2012: Mark Davis continues talk of idea of returning to Los Angeles, even as Oakland Coliseum City proposal looms.
2013: Mark Davis talks Oakland Coliseum City but gives warnings about time running out.
2014: Mark Davis talks to San Antonio Officials, and floats Las Vegas idea to NFL’s Eric Grubman
2014-2015: Mark Davis gets involved in Carson NFL plan spearheaded by San Diego Chargers, works on it without the knowledge of Oakland officials until February of 2015. Davis also holds secret meetings in Las Vegas about a new stadium there and the involvement of sports gambling.
2016: Mark Davis loses LA battle to Rams Owner Stan Kronke, goes to continue talks with Las Vegas, again behind Oakland’s collective back. Oakland stadium plan takes shape under Ronnie Lott. Davis gets Nevada subsidy, plots against Sheldon Adelson.
2017: NFL grants Davis “right” to move team to Las Vegas and build stadium. Sheldon Adelson bows out, sighting being double-crossed by Davis.
And 2017 was the year the whole unpaid parking revenue problem was discovered. The Coliseum JPA could have evicted the Raiders, but didn’t. Now, two NFL seasons later, the Raiders want to leave Oakland early rather than trying to work out anything and stiff the Coliseum in the process.
Sure, Davis is mad Oakland’s filed a lawsuit against the Raiders and the NFL. But look at the history presented and created by Mark: Stevie Wonder could see a lawsuit coming.
The Oakland Raiders Owe A Debt To The Coliseum JPA
What the Raiders are doing is, at this point, not cool, and arguably illegal. Such an action by the Raiders could trigger an injunction by the City and the County.

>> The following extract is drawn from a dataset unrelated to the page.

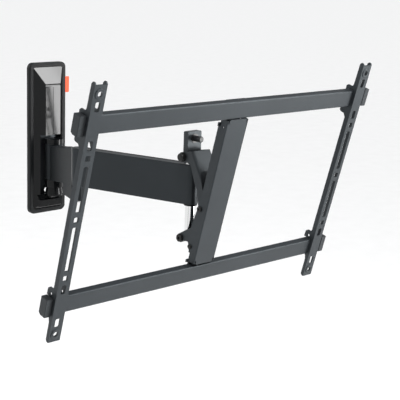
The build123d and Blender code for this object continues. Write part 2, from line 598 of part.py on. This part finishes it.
def cross_bolt(v, w, radius, head_r, head_h, nut_h):
    """A bolt across the column: head on the left flange, nut on the right one."""
    half = COLUMN_HALF
    shank = rod_x(-w, v, radius, -half, half)
    head = rod_x(-w, v, head_r, -half - head_h, -half)
    head = fillet(head.edges().sort_by(Axis.X)[0], min(head_h, head_r) * 0.35)
    head -= rod_x(-w, v, head_r * 0.38, -half - head_h - 1, -half - head_h * 0.45)
    nut = Pos(half, -w, v) * Rot(0, 90, 0) * extrude(RegularPolygon(head_r, 6), nut_h)
    return FRAME * (shank + head + nut)


def tilt_pivot_bolt():
    return cross_bolt(PIVOT_V, PIVOT_W, PIVOT_R, 6.8, 4.0, 6.0)


def strut_lower_bolt():
    return cross_bolt(STRUT_V, STRUT_W, 4.0, 4.8, 3.0, 4.0)


def tilt_washers():
    rings = []
    near, far = PIVOT_HALF + GAP, COLUMN_HALF - COLUMN_T
    for u0, u1 in ((-far, -near), (near, far)):
        ring = rod_x(-PIVOT_W, PIVOT_V, PIVOT_EYE_R, u0, u1)
        rings.append(FRAME * (ring - rod_x(-PIVOT_W, PIVOT_V, PIVOT_R, u0 - 1, u1 + 1)))
    return Compound(rings)


def flange_screws():
    """A small button-head screw low on each side of the column."""
    screws = []
    for side in (-1, 1):
        u0, u1 = sorted((side * COLUMN_HALF, side * (COLUMN_HALF + 2.6)))
        head = rod_x(23.0, -106.5, 4.1, u0, u1)
        head = fillet(head.edges().sort_by(Axis.X)[-1 if side > 0 else 0], 1.3)
        shank = rod_x(23.0, -106.5, 2.5, *sorted((side * COLUMN_HALF, side * (COLUMN_HALF - COLUMN_T - 1.5))))
        screws.append(FRAME * (head + shank))
    return Compound(screws)


# ---------------------------------------------------------------- strips
def strip_side_outline():
    """Side view of a strip: front, hooks round the top rail, ear and lip at the bottom rail."""
    notch = RAIL_FRONT + GAP
    hook = RAIL_FRONT - RAIL_D - GAP
    back = -STRIP_DEPTH
    reach = RAIL_H / 2 + GAP
    over, under = RAIL_V[1] + reach, RAIL_V[1] - reach
    low_over, low_under = RAIL_V[-1] - reach, RAIL_V[-1] + reach
    return [(STRIP_HALF_H, 0), (STRIP_HALF_H + 3.4, -2.2), (STRIP_HALF_H + 3.4, -6), (STRIP_HALF_H, -8.6),
            (176, back), (172.6, -11), (171.6, -13.5), (171.6, -21), (168.5, -24.4), (156, -24.4), (156, hook),
            (over, hook), (over, notch), (under, notch), (under, -24.4), (122, -24.4), (119.6, -21.5),
            (119.2, -14), (113, back), (-118, back), (-121.6, -11), (-122.4, -19), (-126, -23),
            (low_under, -23.6), (low_under, notch), (low_over, notch), (low_over, -14), (-172.5, -9),
            (-179, -6.8), (-STRIP_HALF_H + 3, -6.8), (-STRIP_HALF_H, -4), (-STRIP_HALF_H, 0)]


def strip(side):
    """A folded upright with the screen holes, hung on the two rails."""
    half, skin = STRIP_HALF_W, STRIP_T
    body = block(-half, half, 0, skin, -STRIP_HALF_H, STRIP_HALF_H)
    for u0, u1 in ((-half, -half + skin), (half - skin, half)):
        body += frame_outline(strip_side_outline(), u0, u1)
    body -= rod_x(14, -132, 2.6, -half - 1, half + 1)
    for v in (-SCREEN_HOLES_Z / 2, SCREEN_HOLES_Z / 2):
        pad = rod_y(0, v, 8.6, -1.2, 0)
        body += fillet(pad.edges().sort_by(Axis.Y)[0], 0.9)
        body -= rod_y(0, v, SCREEN_HOLE_R, -3, skin + 1)
    for v, length in ((180, 15.5), (120, 15.5), (50, 75), (-50, 75), (-120, 15.5), (-180, 15.5)):
        opening = Plane.XZ * (Pos(0, v) * RectangleRounded(8.6, length, 2.4))
        body -= Pos(0, -2, 0) * extrude(opening, 8, dir=(0, 1, 0))
    for v in (-100, 0, 100):
        opening = Plane.XZ * (Pos(0, v) * RectangleRounded(9, 9, 1.6))
        body -= Pos(0, -2, 0) * extrude(opening, 8, dir=(0, 1, 0))
    return FRAME * Pos(STRIP_CENTRE + side * SCREEN_HOLES_X / 2, 0, 0) * body


# ---------------------------------------------------------------- all the nodes
NODES = {
    "wall_plate": wall_plate,
    "cover_rim": cover_rim,
    "upper_cover": upper_cover,
    "lower_cover": lower_cover,
    "bottom_cap": bottom_cap,
    "hinge_bracket": hinge_bracket,
    "upper_knuckle_cover": upper_knuckle_cover,
    "lower_knuckle_cover": lower_knuckle_cover,
    "hinge_pin": hinge_pin,
    "orange_tab": orange_tab,
    "first_link": first_link,
    "link_cable_cover": link_cable_cover,
    "wall_bushes": wall_bushes,
    "elbow_pin": elbow_pin,
    "elbow_washer": elbow_washer,
    "main_arm": main_arm,
    "arm_top_strip": arm_top_strip,
    "arm_cable_cover": arm_cable_cover,
    "elbow_bushes": elbow_bushes,
    "head_bushes": head_bushes,
    "swivel_tube": swivel_tube,
    "head_washer": head_washer,
    "head_collar": head_collar,
    "pivot_block": pivot_block,
    "slider_bar": slider_bar,
    "slider_rod": slider_rod,
    "strut_upper_bolt": strut_upper_bolt,
    "strut_spacers": strut_spacers,
    "knob_washer": knob_washer,
    "tilt_knob": tilt_knob,
    "strut": strut,
    "column": column,
    "tilt_pivot_bolt": tilt_pivot_bolt,
    "strut_lower_bolt": strut_lower_bolt,
    "tilt_washers": tilt_washers,
    "flange_screws": flange_screws,
    "joint_bolts": joint_bolts,
    "top_rail": lambda: rail(1),
    "bottom_rail": lambda: rail(-1),
    "top_joint_plate": lambda: joint_plate(1),
    "bottom_joint_plate": lambda: joint_plate(-1),
    "top_left_end_cap": lambda: end_cap(-1, 1),
    "top_right_end_cap": lambda: end_cap(1, 1),
    "bottom_left_end_cap": lambda: end_cap(-1, -1),
    "bottom_right_end_cap": lambda: end_cap(1, -1),
    "left_strip": lambda: strip(-1),
    "right_strip": lambda: strip(1),
}

os.makedirs("parts", exist_ok=True)
for name, make in NODES.items():
    export_step(make(), f"parts/{name}.step")
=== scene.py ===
import math

import bmesh
import bpy
from mathutils import Matrix, Vector


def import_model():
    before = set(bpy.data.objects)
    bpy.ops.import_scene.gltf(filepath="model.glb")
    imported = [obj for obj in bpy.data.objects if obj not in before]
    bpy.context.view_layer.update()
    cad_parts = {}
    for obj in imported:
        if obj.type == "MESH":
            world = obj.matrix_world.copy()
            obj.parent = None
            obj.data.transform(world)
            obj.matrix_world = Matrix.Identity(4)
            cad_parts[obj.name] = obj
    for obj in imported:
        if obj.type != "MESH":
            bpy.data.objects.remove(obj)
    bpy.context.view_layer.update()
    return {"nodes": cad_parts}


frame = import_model()

# A full motion screen mount. The CAD nodes keep their shapes; this file gives them finishes and light.
CAMERA_PLACE = Vector((-1.2347, -1.7245, 0.3604))
CAMERA_LOOK = Vector((0.6653, 0.7087, -0.2348))
CAMERA_ROLL = 1.867       # degrees, the view leans clockwise
CAMERA_LENS = 97.41       # mm
CAMERA_SENSOR = 36        # mm
CAMERA_SHIFT = 0.0375
CAMERA_REACH = 200        # metres, past the far edge of the floor

FLOOR_Z = -1.25
FLOOR_HALF = 60           # metres
HORIZON, OVERHEAD = 0.86, 0.24            # strength of the sky's light
HORIZON_RISE, OVERHEAD_RISE = 0.08, 0.40  # how high each of them lies, as a direction's Z

FINE = 2200.0             # noise scale of a fine powder coat, per metre
BROAD = 9.0               # slow variation over a whole piece
GRAIN_HEIGHT = 0.0002     # metres
PATTERN_LOW, PATTERN_HIGH = 0.3, 0.7      # most of a noise pattern lies between these
WHITE = (1.0, 1.0, 1.0)
COOL = (0.84, 0.94, 1.0)  # the frame's coat has a cool sheen


# ---------------------------------------------------------------- materials
def noise(nodes, links, scale, detail):
    """A noise pattern fixed to the object."""
    place = nodes.new("ShaderNodeTexCoord")
    texture = nodes.new("ShaderNodeTexNoise")
    texture.inputs["Scale"].default_value = scale
    texture.inputs["Detail"].default_value = detail
    links.new(place.outputs["Object"], texture.inputs["Vector"])
    return texture.outputs["Fac"]


def ranged(nodes, links, value, low, high):
    """Maps a pattern's middle range to the range from low to high."""
    spread = nodes.new("ShaderNodeMapRange")
    spread.inputs["From Min"].default_value = PATTERN_LOW
    spread.inputs["From Max"].default_value = PATTERN_HIGH
    spread.inputs["To Min"].default_value = low
    spread.inputs["To Max"].default_value = high
    links.new(value, spread.inputs["Value"])
    return spread.outputs["Result"]


def blended(nodes, links, value, dark, light):
    """A colour that drifts between two tones with a pattern."""
    ramp = nodes.new("ShaderNodeValToRGB")
    first, last = ramp.color_ramp.elements
    first.position, last.position = PATTERN_LOW, PATTERN_HIGH
    first.color = (*dark, 1)
    last.color = (*light, 1)
    links.new(value, ramp.inputs["Fac"])
    return ramp.outputs["Color"]


def bumped(nodes, links, shader, height, strength):
    """Turns a pattern into fine relief."""
    bump = nodes.new("ShaderNodeBump")
    bump.inputs["Strength"].default_value = strength
    bump.inputs["Distance"].default_value = GRAIN_HEIGHT
    links.new(height, bump.inputs["Height"])
    links.new(bump.outputs["Normal"], shader.inputs["Normal"])


def finish_of(name, dark, light, rough, grain, relief, metallic=0.0, specular=0.5, tint=WHITE):
    """A finish with a fine grain in its relief and gloss, and slow drifts of tone."""
    material = bpy.data.materials.new(name)
    material.use_nodes = True
    nodes, links = material.node_tree.nodes, material.node_tree.links
    shader = nodes["Principled BSDF"]
    fine = noise(nodes, links, grain, 3.0)
    broad = noise(nodes, links, BROAD, 4.0)
    links.new(blended(nodes, links, broad, dark, light), shader.inputs["Base Color"])
    links.new(ranged(nodes, links, fine, *rough), shader.inputs["Roughness"])
    shader.inputs["Metallic"].default_value = metallic
    shader.inputs["Specular IOR Level"].default_value = specular
    shader.inputs["Specular Tint"].default_value = (*tint, 1)
    bumped(nodes, links, shader, fine, relief)
    return material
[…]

The Coliseum JPA wants no part of the City of Oakland’s lawsuit, but this issue could change that. The Coliseum JPA would have standing to sue the Raiders, and it would make the organization look worse than it already does.
It’s like the Raiders are saying to Oakland “Hey, fool! You gave me two NFL Seasons, and I managed to stall you out on paying the parking revenue money I owe you because I needed a place to play. Now, you sue me because of Las Vegas, but I’ve got another place I can go to play until I go to Vegas, so screw you and your rent money… Again!”